Untied
“Hello?”
“I’m so glad you picked up, did you get my messages? You’ve been so difficult to reach lately.”
“So?”
“So, we were wondering if we’ll be seeing you guys at Thanksgiving this year?”
“Not after you disinvited us last year.”
“Disinvited?”
“You disinvited us at the last minute.”
“Disinvited? Oh, I remember, your kids were sick, really sick, right? Throwing up and stuff.”
“It was Thanksgiving. We had nowhere else to go. No one to watch the kids. So we stayed home with them and stared at the wall.”
“But your kids were really sick, I mean, didn’t they need the rest? And I’m surprised you even thought of bringing them and their germs into a house crammed full of kids, infecting them and all that. We had to think of the other kids, and the adults. No one gives thanks for the flu, you know.”
“Last year you really screwed it up for us. We had nowhere to go after you disinvited us at the last minute. You ruined our holiday. We’re not going to let that happen again. We’re not relying on you again. This year, we’re doing it at our house.”
“Your house?”
“Yes. We’ve invited everyone to our house.”
“Everyone?”
“Everyone on our side. I suppose you can come too, if you want.”

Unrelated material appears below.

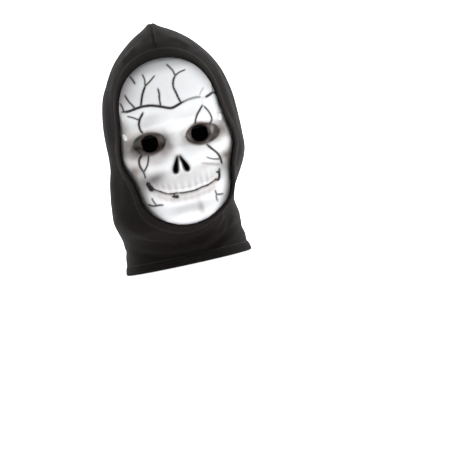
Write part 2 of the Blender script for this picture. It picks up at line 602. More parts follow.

“Thanks, but we still plan to have dinner here.”
“Fine, suit yourself. Get a smaller turkey.”
Click.
I imagine a family is like a solar system, with elders in the middle and aunts and uncles and cousins and children and grandchildren orbiting around, some close in like Mars, others far out like Neptune, but all rotating together in some kind of cosmic harmony. Examined up close, an individual appears independent, but when you step back you detect the invisible forces that bind the individual to the family core, keeping the individual from spinning away into space.
Then there’s my family, the one I grew up with.
It would be convenient metaphorically to say a supernova blew us apart, but that’s not how it happened. It wasn't a bang, just a whimper. Over the decades a succession of small and smaller events chipped away at our core until, imperceptibly, whatever gravitational pull once held us together stretched and frayed and eventually snapped, sending us spinning away so far into space we barely see each other anymore. Today our paths no longer intersect. In our center, there’s no there there, just a fading memory and a lingering but rapidly receding sense of familial duty that, these days, is barely strong enough to bring us together for major surgeries and funerals.
And though we still mourn together when a family member dies, I don’t get the sense any of us mourn the death of our family. Most of us have married, and with marriage we’ve joined new families, and any family we marry into is going to be better than the family we’ve already buried, so we’ve naturally gravitated towards our new families, happily shifting our orbits to conform to theirs.
That’s not to say everything is perfect, of course, for a lifetime of experience with a disintegrating family doesn’t really prepare one for life with an integrating family. I can’t speak for the other members of my old family, for I rarely speak to them, but I can say for my own part that I often feel like an alien with my new family, standing apart and examining them during family functions, trying the learn their ways so I can pass myself off as one of them.
I’ll probably never succeed at shedding my outsider status. It’s too deeply ingrained. And let's face it, if my wife ever dumps me, my new family will surely dump me too. But none of this really matters, for my children orbit around a strong family core and, in the end, isn’t that what it’s all about?